La Santa Sede incoraggia l'esecutivo palestinese di unità nazionale ad assumersi le responsabilità che gli competono verso il suo popolo e la comunità internazionale. Lo dice mons. Pietro Parolin, funzionario della Segreteria di Stato vaticana e sottosegretario per i rapporti con gli Stati. Ma non basta. Tutte le parti in causa devono diventare capaci «di sentire sulla propria pelle il dolore e la sofferenza dell'altro così da interrompere la catena dell'odio, della vendetta e della ritorsione», come ammonisce il Papa.
Aspettative e incoraggiamento dalla Santa Sede per il nuovo governo palestinese di unità nazionale che «deve essere responsabile verso il suo popolo e verso la comunità internazionale», mentre si torna a spronare i cristiani di Terra Santa a svolgere un ruolo di riconciliazione e pacificazione tra le comunità ferite dal decennale conflitto. Con questi auspici il sottosegretario vaticano per i Rapporti con gli Stati, mons. Pietro Parolin, guarda alla ripresa dei negoziati in Medio Oriente, in un’intervista a margine della Conferenza internazionale per rilanciare il processo di pace israelo-palestinese svoltasi qualche giorno fa a Roma, nella sede della Fao.
«La Santa Sede ha preso parte come osservatore a questa conferenza delle Nazioni Unite sul rilancio del processo di pace – spiega Parolin – perché ha un grande interesse alla ripresa dei negoziati e spera si giunga a quella soluzione negoziata e pacifica auspicata da molte parti. È noto a tutti quello che la Santa Sede ha fatto in passato ed anche in questi due giorni gli esponenti delle varie religioni insistevano sulla volontà di pace. C’è la volontà di arrivare a una soluzione negoziata, quindi la nostra presenza qui vuol essere soprattutto una presenza di interesse e di incoraggiamento».

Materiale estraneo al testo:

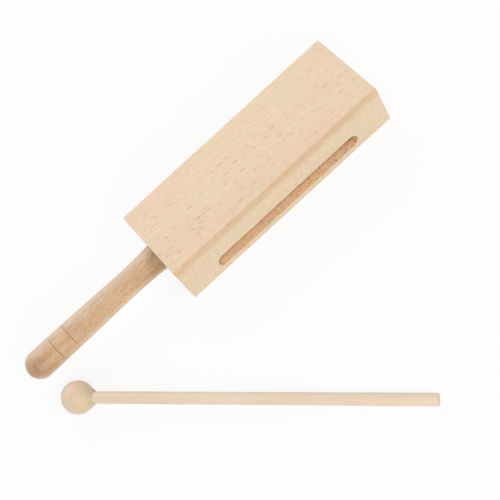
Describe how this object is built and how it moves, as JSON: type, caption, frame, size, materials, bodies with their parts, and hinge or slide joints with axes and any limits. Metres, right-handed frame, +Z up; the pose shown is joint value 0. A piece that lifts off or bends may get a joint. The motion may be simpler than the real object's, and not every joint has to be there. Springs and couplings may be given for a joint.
{
  "type": "wood block",
  "caption": "Slotted rectangular wood block on a turned handle, with its ball-headed mallet lying beside it.",
  "frame": {"origin": "centre of the block's underside, the face it rests on", "axes": "+X along the block away from its handle, +Y towards the side with the upper slot, +Z up through the block's thickness"},
  "size_m": [0.3303, 0.2658, 0.042],
  "materials": {
    "block_beech": "bare flat-sawn beech, fine-sanded and unlacquered, with ray flecks",
    "handle_beech": "turned beech, slightly pinker, fine-sanded and unlacquered",
    "head_maple": "turned pale wood with soft bands, satin",
    "stick_maple": "pale straight-grained dowel, fine-sanded"
  },
  "bodies": {
    "block_body": {"block": "block_beech", "handle": "handle_beech"},
    "mallet": {"mallet_head": "head_maple", "mallet_stick": "stick_maple"}
  },
  "joints": [
    {"name": "mallet_lift", "type": "slide", "parent": "block_body", "child": "mallet", "axis": [0, 0, 1], "range_m": [0, 0.12]}
  ]
}
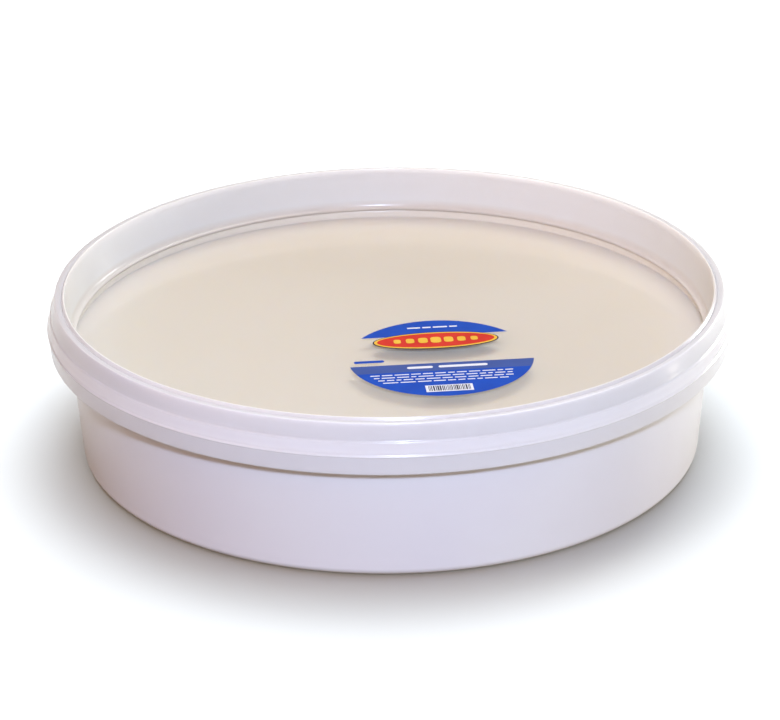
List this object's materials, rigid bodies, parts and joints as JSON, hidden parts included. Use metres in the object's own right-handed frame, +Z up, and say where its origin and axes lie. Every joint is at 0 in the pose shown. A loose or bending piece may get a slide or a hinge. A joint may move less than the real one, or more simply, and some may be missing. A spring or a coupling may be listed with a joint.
{
  "type": "yogurt pot",
  "caption": "Wide, shallow round tub of yogurt, closed by a press-on lid whose raised ring surrounds a sunk clear panel with a colour print.",
  "frame": {"origin": "centre of the pot's base, on the surface it stands on", "axes": "+Z up along the pot's axis; -Y towards the side where the lid's print lies, which is the front; +X to the right seen from the front"},
  "size_m": [0.3, 0.3, 0.0743],
  "materials": {
    "tub_plastic": "smooth white polypropylene with a soft lavender cast",
    "yogurt": "set cream yogurt with a faintly uneven skin",
    "lid_plastic": "translucent natural polypropylene, clear in the thin panel and milky in the ring",
    "print_blue": "printed ink",
    "print_red": "printed ink",
    "print_white": "printed ink"
  },
  "bodies": {
    "root": {"tub": "tub_plastic", "yogurt": "yogurt", "lid": "lid_plastic", "print_upper": "print_blue", "print_lower": "print_blue", "print_badge": "print_red", "print_bar_box": "print_white"}
  },
  "joints": []
}
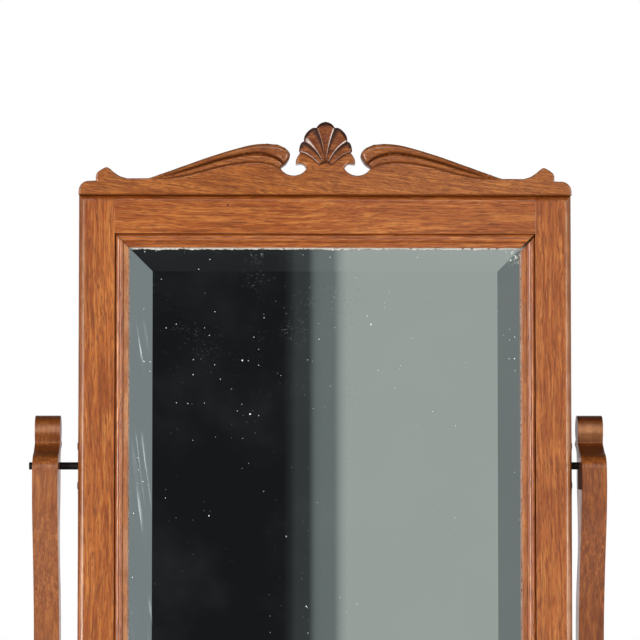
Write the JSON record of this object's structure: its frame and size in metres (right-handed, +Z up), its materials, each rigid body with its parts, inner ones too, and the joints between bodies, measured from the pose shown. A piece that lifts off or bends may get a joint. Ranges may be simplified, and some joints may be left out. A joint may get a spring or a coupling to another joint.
{
  "type": "shaving stand",
  "caption": "Oak shaving stand: a bevelled swing mirror with a carved crest between two sawn arms, on a small case with drawer, cupboard and cabriole legs.",
  "frame": {"origin": "on the floor, at the middle of the stand's width and depth", "axes": "+Z up, the stand faces -Y, +X to the viewer's right"},
  "size_m": [0.52, 0.38, 1.6746],
  "materials": {
    "oak": "golden oak with an aged shellac finish",
    "oak_dark": "darker golden oak with an aged shellac finish",
    "oak_inside": "plain unfinished wood, slightly aged",
    "black_iron": "blackened steel, dull",
    "brass": "aged brass with a dull shine",
    "mirror_glass": "silvered plate glass with a ground bevel, slightly worn"
  },
  "bodies": {
    "stand": {"leg_front_left": "oak", "leg_front_right": "oak", "leg_back_left": "oak", "leg_back_right": "oak", "side_panel_left": "oak", "side_panel_right": "oak", "back_panel": "oak_inside", "case_bottom": "oak", "drawer_divider": "oak", "front_top_rail": "oak", "apron_front": "oak", "apron_left": "oak", "apron_right": "oak", "drawer_guides": "oak_inside", "top_board": "oak_dark", "lower_shelf": "oak", "cupboard_shelf": "oak_inside", "shelf_cleats": "oak_inside", "arm_left": "oak", "arm_right": "oak", "arm_cross_rail": "oak", "arm_screws": "black_iron", "hinge_leaves_case": "brass", "hinge_pins": "brass"},
    "mirror": {"mirror_stile_left": "oak", "mirror_stile_right": "oak", "mirror_top_rail": "oak", "mirror_bottom_rail": "oak", "glass_bead_top": "oak", "glass_bead_bottom": "oak", "glass_bead_left": "oak", "glass_bead_right": "oak", "mirror_glass": "mirror_glass", "mirror_back_board": "oak_inside", "back_board_screws": "brass", "crest_board": "oak", "crest_shell": "oak_dark", "crest_dowels": "oak_inside", "pivot_plate_left": "black_iron", "pivot_plate_right": "black_iron", "pivot_plate_screws": "black_iron", "pivot_pin_left": "black_iron", "pivot_pin_right": "black_iron"},
    "drawer": {"drawer_front": "oak", "drawer_side_left": "oak_inside", "drawer_side_right": "oak_inside", "drawer_back": "oak_inside", "drawer_bottom": "oak_inside", "pull_plates": "brass"},
    "bail_left": {"pull_bail_left": "brass"},
    "bail_right": {"pull_bail_right": "brass"},
    "door": {"door_stile_left": "oak", "door_stile_right": "oak", "door_top_rail": "oak", "door_bottom_rail": "oak", "door_panel": "oak", "hinge_leaves_door": "brass"},
    "catch": {"catch_knob": "brass"}
  },
  "joints": [
    {"name": "mirror_tilt", "type": "hinge", "parent": "stand", "child": "mirror", "pos_m": [0, 0.095, 1.375], "axis": [1, 0, 0], "continuous": true},
    {"name": "drawer_slide", "type": "slide", "parent": "stand", "child": "drawer", "axis": [0, -1, 0], "range_m": [0, 0.23]},
    {"name": "bail_left_swing", "type": "hinge", "parent": "drawer", "child": "bail_left", "pos_m": [-0.095, -0.1755, 0.944], "axis": [-1, 0, 0], "range_deg": [0, 150]},
    {"name": "bail_right_swing", "type": "hinge", "parent": "drawer", "child": "bail_right", "pos_m": [0.095, -0.1755, 0.944], "axis": [-1, 0, 0], "range_deg": [0, 150]},
    {"name": "door_swing", "type": "hinge", "parent": "stand", "child": "door", "pos_m": [-0.19125, -0.169, 0.727], "axis": [0, 0, -1], "range_deg": [0, 170]},
    {"name": "catch_turn", "type": "hinge", "parent": "door", "child": "catch", "pos_m": [0.1675, -0.156, 0.727], "axis": [0, -1, 0], "range_deg": [0, 90]}
  ]
}
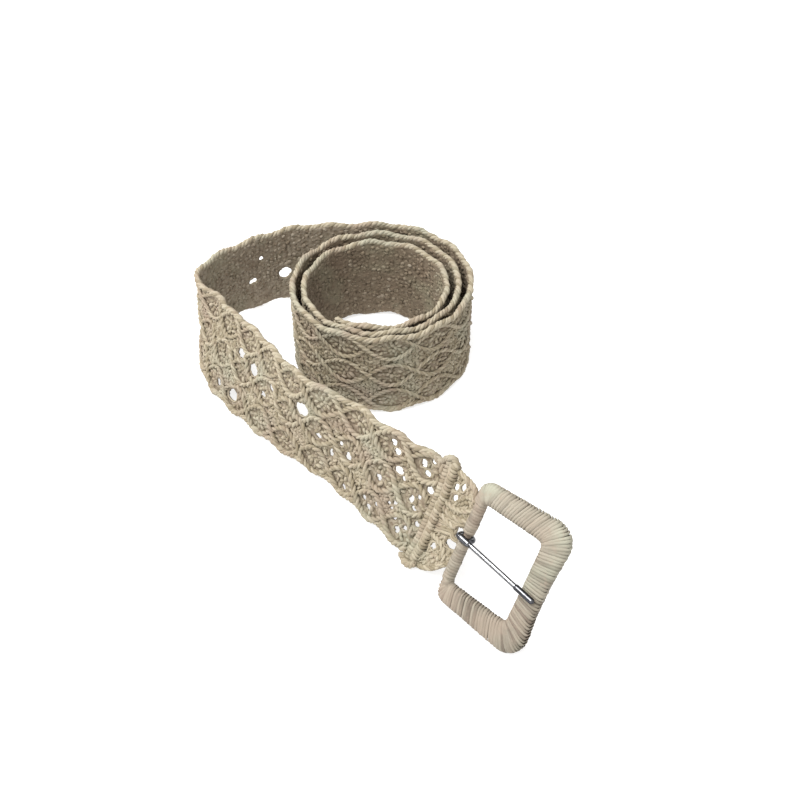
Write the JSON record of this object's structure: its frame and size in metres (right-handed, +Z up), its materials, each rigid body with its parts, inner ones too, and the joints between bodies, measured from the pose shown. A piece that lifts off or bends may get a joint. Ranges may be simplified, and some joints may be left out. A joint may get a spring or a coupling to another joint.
{
  "type": "raffia belt",
  "caption": "Knotted raffia belt, loosely rolled on its edge, with an open lattice band, a crossbar, a short tab and a wound rectangular buckle with a hinged metal prong.",
  "frame": {"origin": "on the surface that the belt stands on, under the middle of the whole belt's box", "axes": "+Z up; the coil lies towards +Y and the buckle end runs towards -Y and +X, its ribbed face turned to -X, -Y and up"},
  "size_m": [0.1926, 0.2652, 0.0594],
  "materials": {
    "knotted_raffia": "matt straw-coloured knotted cord",
    "wound_raffia": "pale straw-coloured strands, wound flat, faint sheen",
    "polished_metal": "polished plated wire"
  },
  "bodies": {
    "belt": {"band": "knotted_raffia", "crossbar": "knotted_raffia", "end_tab": "knotted_raffia", "buckle_frame": "wound_raffia"},
    "prong": {"prong": "polished_metal"}
  },
  "joints": [
    {"name": "prong_hinge", "type": "hinge", "parent": "belt", "child": "prong", "pos_m": [0.05163, -0.08784, 0.03125], "axis": [-0.3637, -0.3854, -0.848], "range_deg": [0, 120]}
  ]
}
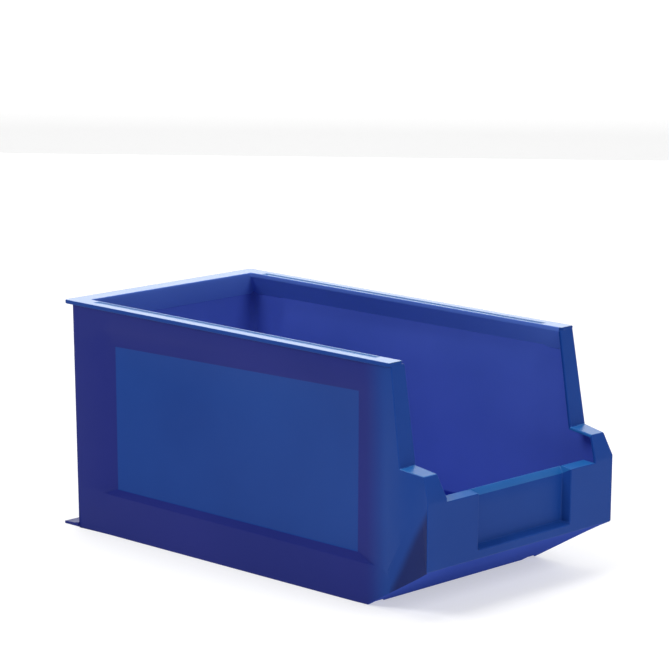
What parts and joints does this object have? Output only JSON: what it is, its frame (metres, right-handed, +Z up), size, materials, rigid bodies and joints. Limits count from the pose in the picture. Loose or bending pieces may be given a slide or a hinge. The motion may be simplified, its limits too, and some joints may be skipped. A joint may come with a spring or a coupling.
{
  "type": "stackable storage bin",
  "caption": "Open-front stackable storage bin with recessed side panels, a flanged stacking rim and a low front with a label recess.",
  "frame": {"origin": "middle of the bounding box round the bin, at the bottom, on the surface it stands on", "axes": "+Z up, -Y towards the low open front, +Y towards the rear wall, X across the width"},
  "size_m": [0.2064, 0.3848, 0.18],
  "materials": {
    "blue_plastic": "lightly textured injection-moulded polypropylene with a soft satin gloss"
  },
  "bodies": {
    "root": {"floor_plate": "blue_plastic", "front_foot_skirt": "blue_plastic", "front_lip": "blue_plastic", "front_panel": "blue_plastic", "front_ramp": "blue_plastic", "left_foot_rib": "blue_plastic", "left_front_cheek": "blue_plastic", "left_front_ledge": "blue_plastic", "left_front_post": "blue_plastic", "left_rim_rail": "blue_plastic", "left_side_wall": "blue_plastic", "rear_foot_flange": "blue_plastic", "rear_rim": "blue_plastic", "rear_wall": "blue_plastic", "right_foot_rib": "blue_plastic", "right_front_cheek": "blue_plastic", "right_front_ledge": "blue_plastic", "right_front_post": "blue_plastic", "right_rim_rail": "blue_plastic", "right_side_wall": "blue_plastic"}
  },
  "joints": []
}
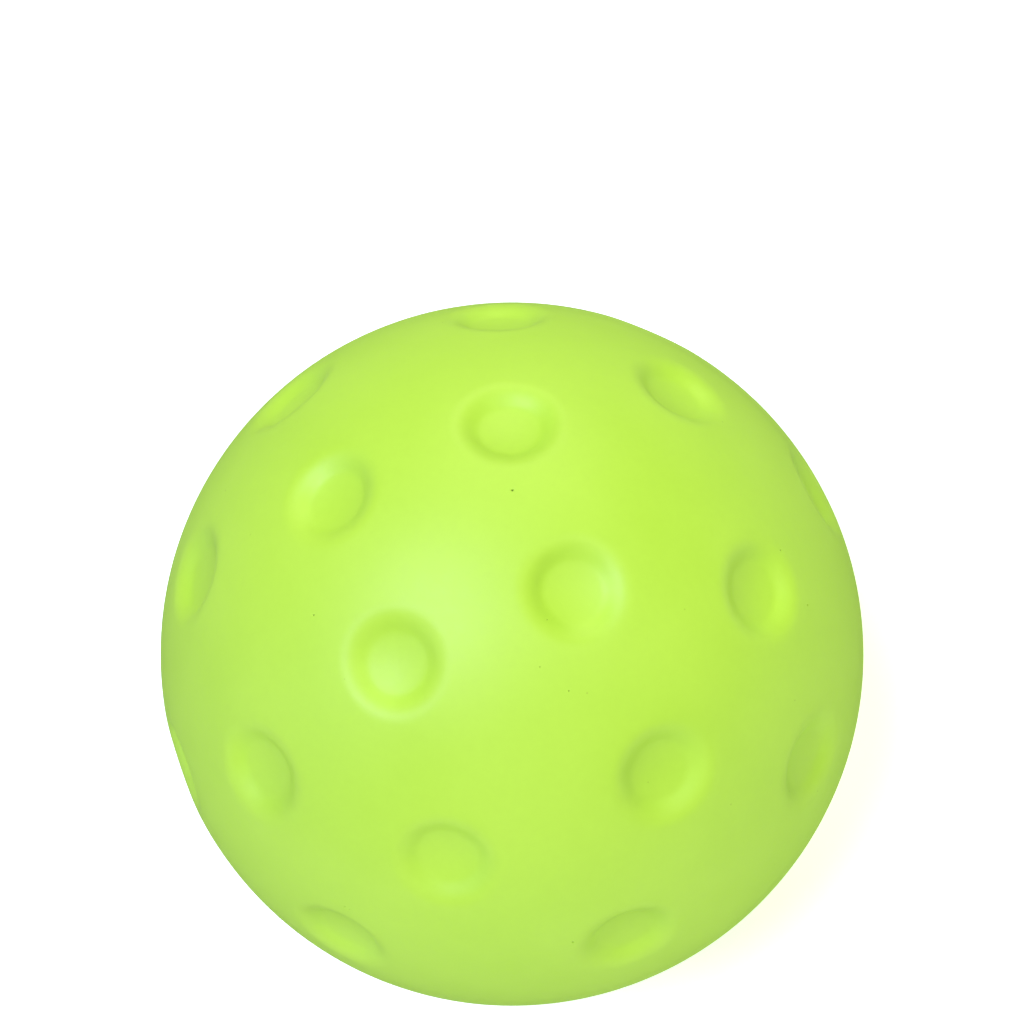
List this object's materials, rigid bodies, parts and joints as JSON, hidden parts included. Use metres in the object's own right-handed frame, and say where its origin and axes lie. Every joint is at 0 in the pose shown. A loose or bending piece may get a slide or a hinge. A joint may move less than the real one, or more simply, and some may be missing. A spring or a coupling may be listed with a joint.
{
  "type": "foam pickleball",
  "caption": "Quiet pickleball: a solid foam ball with a satin lime skin and shallow closed round dimples all over, for practice and noise-limited courts.",
  "frame": {"origin": "the ball's centre, on the mould's parting plane", "axes": "+Z is the ball's pole, square to the mould's parting plane; +X is the azimuth of one of the four dimples round the upper pole"},
  "size_m": [0.074, 0.074, 0.074],
  "materials": {
    "colour_coat": "satin",
    "skin": "matte",
    "foam": "matte"
  },
  "bodies": {
    "root": {"upper_colour_coat": "colour_coat", "lower_colour_coat": "colour_coat", "upper_skin": "skin", "lower_skin": "skin", "foam_core": "foam"}
  },
  "joints": []
}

Come giudica la formazione del nuovo governo palestinese di unità nazionale?
Credo ci siano molte aspettative perché la formazione di questo governo costituisce un compromesso tra le varie forze politiche e avviene dopo un periodo di violenza che una volta di più ha colpito i palestinesi. La comunità internazionale si aspetta che questo governo possa proseguire in modo responsabile quel processo di pace che è nelle aspettative di tutti, concludere la pace con Israele e allo stesso tempo dare vita a quello Stato indipendente e sovrano dei palestinesi che fa parte della soluzione che la Santa Sede appoggia.
Lei ha richiamato i ministri tanto di Fatah quanto di Hamas al principio di responsabilità.
Certamente, la responsabilità è il punto principale. Questo governo deve dimostrare responsabilità nei confronti della popolazione prima di tutto, una popolazione che ha sofferto e che continua a soffrire per la situazione in cui vive, ed anche nei confronti della comunità internazionale: è chiaro che solo con la collaborazione del governo si può avviare un processo che porti a dei risultati concreti.
Da più parti si levano appelli anche al Quartetto (Onu, Usa, Unione Europea e Russia) perché sostenga gli sforzi del neonato governo.
La Santa Sede ha sempre privilegiato l’approccio multilaterale, dunque anche per risolvere il conflitto israelo-palestinese. La Santa Sede ha appoggiato fin dall’inizio la Road Map e spera che – anche con questi ultimi segnali positivi della formazione del governo insieme all’interesse per la ripresa del dialogo – la Road Map possa essere percorsa passo dopo passo ed arrivare alle conclusioni, anche con la convergenza di tutte le parti in causa.
Lei ha ricordato ampiamente nel suo intervento la lettera inviata a dicembre dal Papa ai cristiani di Terra Santa.
Vorrei che questa lettera fosse maggiormente conosciuta sia a livello locale che mondiale. Il Papa l’ha scritta per incoraggiarli nel loro difficile compito di essere cristiani e cattolici di Terra Santa e offre due indicazioni molto preziose. La prima è lo spirito, la compassione come capacità di accogliere l’altro e di com-patire, di sentire sulla propria pelle il dolore e la sofferenza dell’altro: finché non si arriva a questo non si interromperà la catena dell’odio, della vendetta, della ritorsione. E poi il metodo, il metodo del dialogo perché, dice il Papa, solo un paziente e umile dialogo potrà portare delle soluzioni. È interessante notare come il Papa accenni al fatto che questo metodo si è rivelato già efficace in molte situazioni che erano state devastate dalle violenza e dal conflitto: quindi non è un pio desiderio ma già si vedono delle prove che il metodo del dialogo può dare dei frutti e dei risultati.